The Future of Embedded Finance in Social Media
The embedded finance trend is accelerating. Some emerging predictions include:
- AI-Powered Personal Finance: Platforms may offer automated budgeting, investment advice, and credit recommendations.
- Global Expansion: Super-app models may spread beyond Asia into Western markets.
- Expanded Investment Options: Micro-investing, fractional ownership, and crypto wallets could be integrated.
- Greater Financial Inclusion: Users without access to traditional banking could gain entry through social apps.
We’re entering a phase where social media platforms won’t just influence trends—they’ll directly influence our financial lives. Users will expect seamless experiences, and the winners will be those who combine convenience, trust, and security.
Conclusion
Social media platforms are no longer just venues for sharing content; they’re evolving into mini-banks, offering payments, lending, and financial products directly within apps. The integration of embedded finance represents a natural progression for platforms with massive, engaged user bases. While there are challenges around regulation, security, and financial literacy, the benefits for both users and platforms are undeniable.

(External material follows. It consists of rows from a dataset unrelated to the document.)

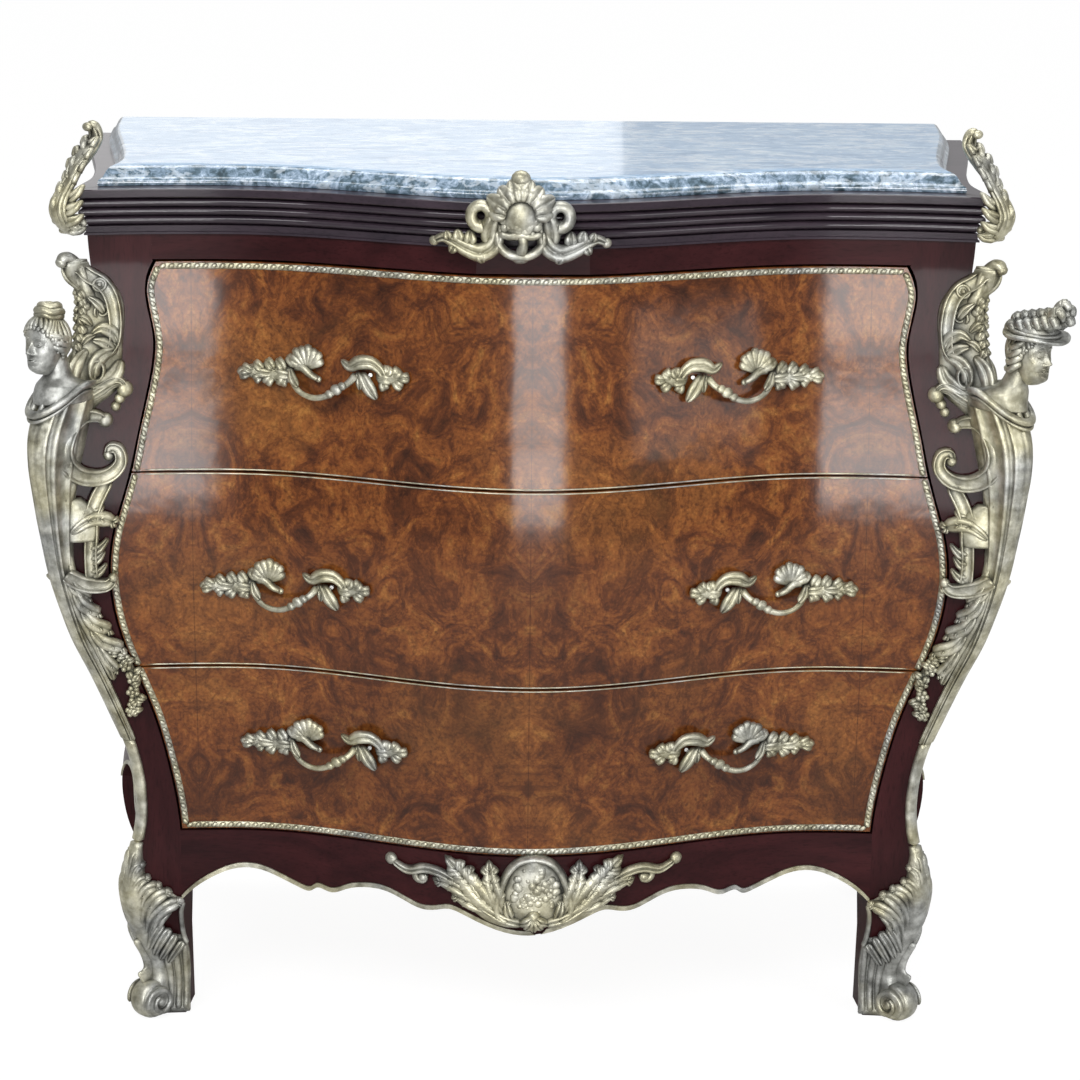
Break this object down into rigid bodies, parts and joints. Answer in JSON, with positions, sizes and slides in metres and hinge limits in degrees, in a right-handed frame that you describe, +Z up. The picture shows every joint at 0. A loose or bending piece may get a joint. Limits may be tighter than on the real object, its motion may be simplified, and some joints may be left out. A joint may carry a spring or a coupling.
{
  "type": "bombe chest",
  "caption": "Bombe chest of drawers: swelling serpentine burl front, dark case on cabriole legs, reeded cornice, marble top and gilt bronze mounts with corner busts.",
  "frame": {"origin": "on the floor, under the middle of the overall box", "axes": "+X to the right seen from the front, +Y to the back, +Z up"},
  "size_m": [1.0319, 0.494, 0.967],
  "materials": {
    "mahogany": "dark reddish purple mahogany veneer, french polished",
    "burl_veneer": "burl walnut veneer, book matched, glossy polish",
    "carcase_wood": "plain stained secondary wood, matt",
    "drawer_lining": "pale drawer lining wood, waxed",
    "marble": "mottled blue green marble, polished",
    "gilt_bronze": "pale gilt bronze with grey patina in the recesses",
    "bolt_steel": "plain steel"
  },
  "bodies": {
    "case": {"marble_top": "marble", "top_board": "carcase_wood", "back_rail": "carcase_wood", "cornice_front": "mahogany", "cornice_left": "mahogany", "cornice_right": "mahogany", "back_panel": "carcase_wood", "side_panel_left": "mahogany", "side_panel_right": "mahogany", "side_apron_left": "mahogany", "side_apron_right": "mahogany", "bottom_board": "carcase_wood", "lower_dust_board": "carcase_wood", "upper_dust_board": "carcase_wood", "drawer_guides": "carcase_wood", "front_leg_left": "mahogany", "front_leg_right": "mahogany", "rear_leg_left": "mahogany", "rear_leg_right": "mahogany", "top_rail": "mahogany", "front_apron": "mahogany", "apron_edge_strips": "gilt_bronze", "corner_mount_left": "gilt_bronze", "corner_mount_right": "gilt_bronze", "bust_left": "gilt_bronze", "bust_right": "gilt_bronze", "corner_clasp_left": "gilt_bronze", "corner_clasp_right": "gilt_bronze", "sabot_left": "gilt_bronze", "sabot_right": "gilt_bronze", "garland_left": "gilt_bronze", "garland_right": "gilt_bronze", "corner_strip_left": "gilt_bronze", "corner_strip_right": "gilt_bronze", "crest": "gilt_bronze", "apron_mount": "gilt_bronze"},
    "upper_drawer": {"upper_drawer_front": "burl_veneer", "upper_drawer_side_left": "drawer_lining", "upper_drawer_side_right": "drawer_lining", "upper_drawer_back": "drawer_lining", "upper_drawer_bottom": "drawer_lining", "upper_rope_trim": "gilt_bronze", "upper_handles": "gilt_bronze", "upper_handle_bolts": "bolt_steel"},
    "middle_drawer": {"middle_drawer_front": "burl_veneer", "middle_drawer_side_left": "drawer_lining", "middle_drawer_side_right": "drawer_lining", "middle_drawer_back": "drawer_lining", "middle_drawer_bottom": "drawer_lining", "middle_rope_trim": "gilt_bronze", "middle_handles": "gilt_bronze", "middle_handle_bolts": "bolt_steel"},
    "lower_drawer": {"lower_drawer_front": "burl_veneer", "lower_drawer_side_left": "drawer_lining", "lower_drawer_side_right": "drawer_lining", "lower_drawer_back": "drawer_lining", "lower_drawer_bottom": "drawer_lining", "lower_rope_trim": "gilt_bronze", "lower_handles": "gilt_bronze", "lower_handle_bolts": "bolt_steel"}
  },
  "joints": [
    {"name": "upper_drawer_slide", "type": "slide", "parent": "case", "child": "upper_drawer", "axis": [0, -1, 0], "range_m": [0, 0.28]},
    {"name": "middle_drawer_slide", "type": "slide", "parent": "case", "child": "middle_drawer", "axis": [0, -1, 0], "range_m": [0, 0.28]},
    {"name": "lower_drawer_slide", "type": "slide", "parent": "case", "child": "lower_drawer", "axis": [0, -1, 0], "range_m": [0, 0.28]}
  ]
}
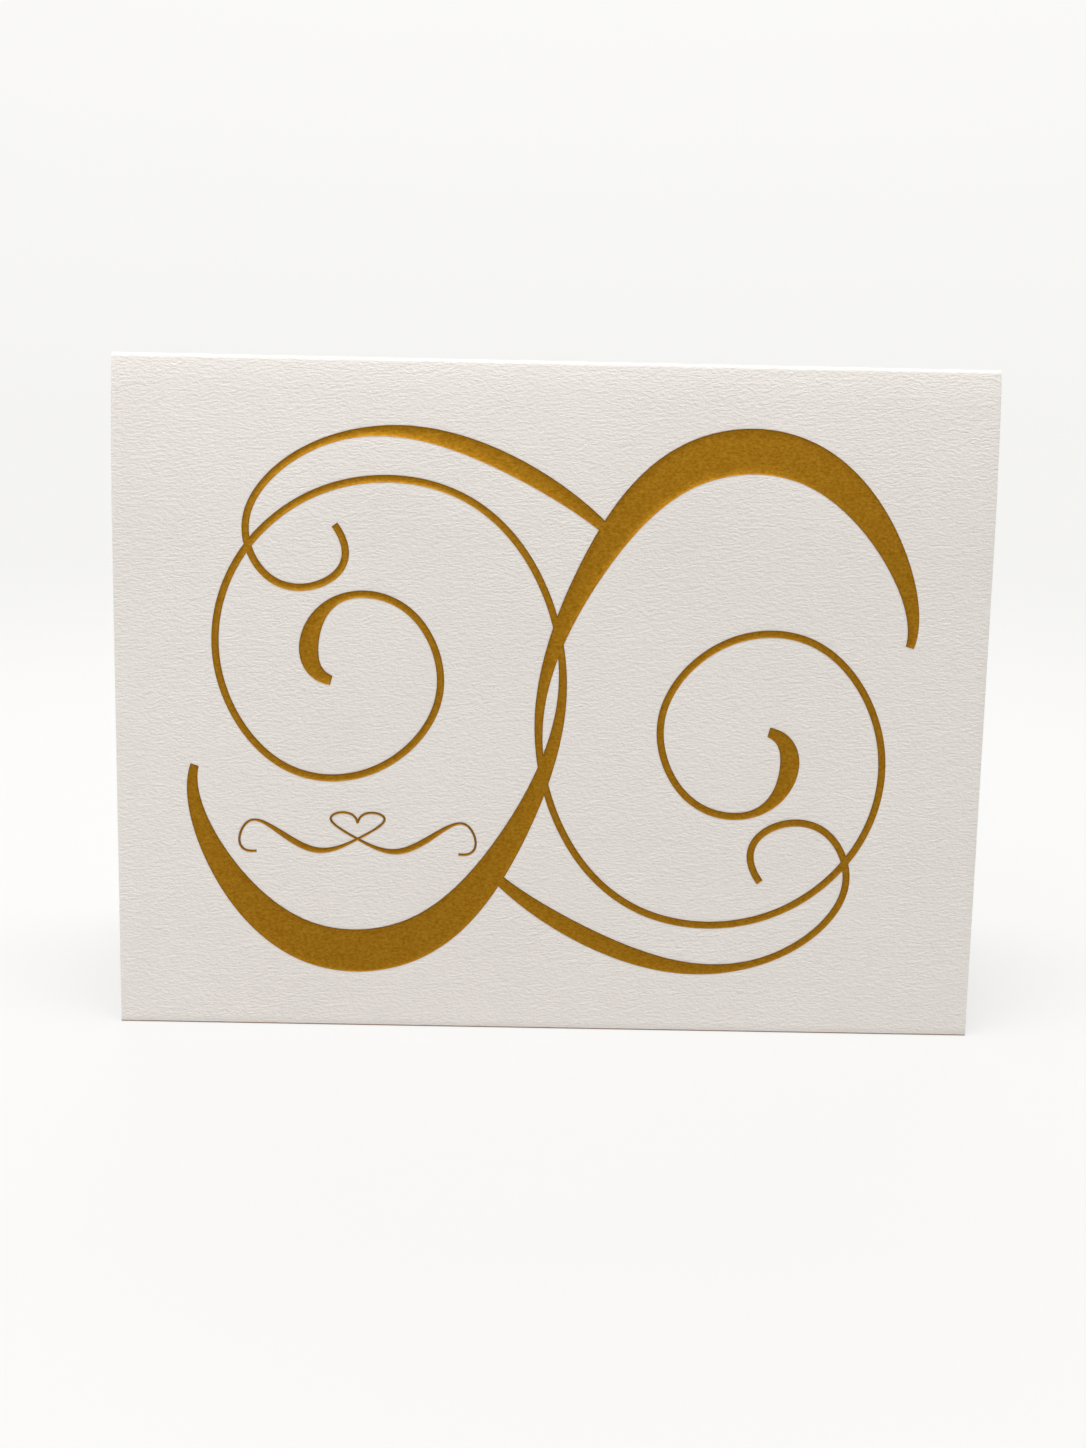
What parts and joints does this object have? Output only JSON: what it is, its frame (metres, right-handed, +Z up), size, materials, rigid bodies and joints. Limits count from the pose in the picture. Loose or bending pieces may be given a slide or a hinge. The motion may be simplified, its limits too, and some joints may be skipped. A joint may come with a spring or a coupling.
{
  "type": "greeting card",
  "caption": "Folded note card of heavy felt-textured paper that stands like a tent, with a gold foil flourish pressed into its front panel.",
  "frame": {"origin": "on the ground, under the middle of the standing card", "axes": "+X along the crease, +Y from the front panel to the back panel, +Z up; the front panel faces -Y"},
  "size_m": [0.1396, 0.0412, 0.106],
  "materials": {
    "card_stock": "matt ivory felt-marked paper",
    "gold_foil": "satin gold foil"
  },
  "bodies": {
    "root": {"folded_card": "card_stock", "foil_scroll": "gold_foil", "foil_ornament": "gold_foil"}
  },
  "joints": []
}
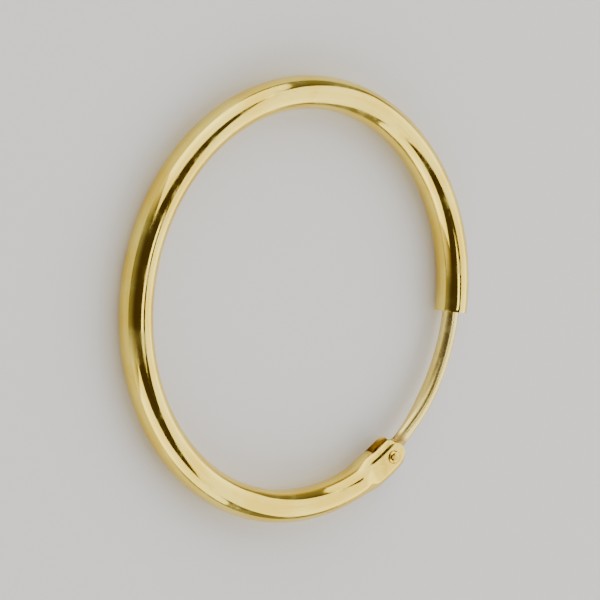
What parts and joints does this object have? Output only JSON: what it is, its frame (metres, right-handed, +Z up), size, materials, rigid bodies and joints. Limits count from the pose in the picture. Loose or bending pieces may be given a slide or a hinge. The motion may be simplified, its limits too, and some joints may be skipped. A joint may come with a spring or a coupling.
{
  "type": "hoop earring",
  "caption": "Round hinged sleeper hoop earring in hollow gold tube, closed by a thin ear wire that turns on a rivet and springs into the tube's open mouth.",
  "frame": {"origin": "centre of the ring, on the surface that the hoop lies on", "axes": "+Z up through the ring, at right angles to its plane; the ear wire's gap is centred between +X and +Y"},
  "size_m": [0.016, 0.016, 0.0012],
  "materials": {
    "tube_gold": "polished yellow gold with fine wear",
    "rivet_gold": "polished yellow gold",
    "wire_gold": "bright drawn pale yellow gold"
  },
  "bodies": {
    "hoop": {"hoop_tube": "tube_gold", "hinge_rivet": "rivet_gold"},
    "wire": {"ear_wire": "wire_gold"}
  },
  "joints": [
    {"name": "wire_hinge", "type": "hinge", "parent": "hoop", "child": "wire", "pos_m": [0.00702, 0.00235, 0.0006], "axis": [0, 0, -1], "range_deg": [0, 115]}
  ]
}
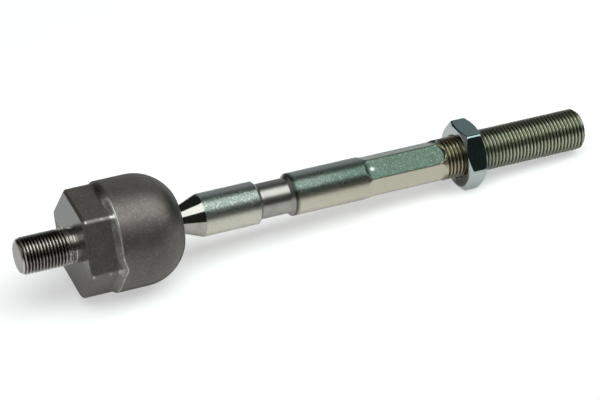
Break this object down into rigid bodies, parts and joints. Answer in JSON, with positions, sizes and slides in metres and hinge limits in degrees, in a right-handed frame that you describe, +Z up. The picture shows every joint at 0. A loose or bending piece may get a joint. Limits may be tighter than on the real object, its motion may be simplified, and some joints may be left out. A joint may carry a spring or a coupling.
{
  "type": "inner tie rod",
  "caption": "Steering rod with a ball joint in a hexagonal screw-in socket at one end and a threaded end with a jam nut at the other.",
  "frame": {"origin": "on the rod's axis, in the flat face of the socket housing that seats on the end of the steering rack", "axes": "+X along the rod towards its outer threaded end, +Z up when it lies at rest, +Y to the left"},
  "size_m": [0.2301, 0.0418, 0.0418],
  "materials": {
    "forged_steel": "satin",
    "acetal": "matte",
    "spring_steel": "satin",
    "plated_steel": "satin",
    "nut_zinc": "satin"
  },
  "bodies": {
    "housing": {"socket_housing": "forged_steel", "preload_spring": "spring_steel"},
    "seat": {"ball_seat": "acetal"},
    "rod": {"tie_rod": "plated_steel"},
    "nut": {"jam_nut": "nut_zinc"}
  },
  "joints": [
    {"name": "rod_spin", "type": "hinge", "parent": "housing", "child": "seat", "pos_m": [0.026, 0, 0], "axis": [1, 0, 0], "continuous": true},
    {"name": "rod_swing", "type": "hinge", "parent": "seat", "child": "rod", "pos_m": [0.026, 0, 0], "axis": [0, 1, 0], "range_deg": [-22, 22]},
    {"name": "nut_travel", "type": "slide", "parent": "rod", "child": "nut", "axis": [1, 0, 0], "range_m": [-0.0075, 0.0435]}
  ]
}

As this trend accelerates, one thing is clear: the social media app of the future won’t just connect people—it will manage their money too. Platforms that embrace this shift thoughtfully will redefine finance for the next generation, turning everyday scrolling into an everyday banking experience.
Embedded finance isn’t just a feature; it’s a strategy, and the smarter platforms are already leading the charge.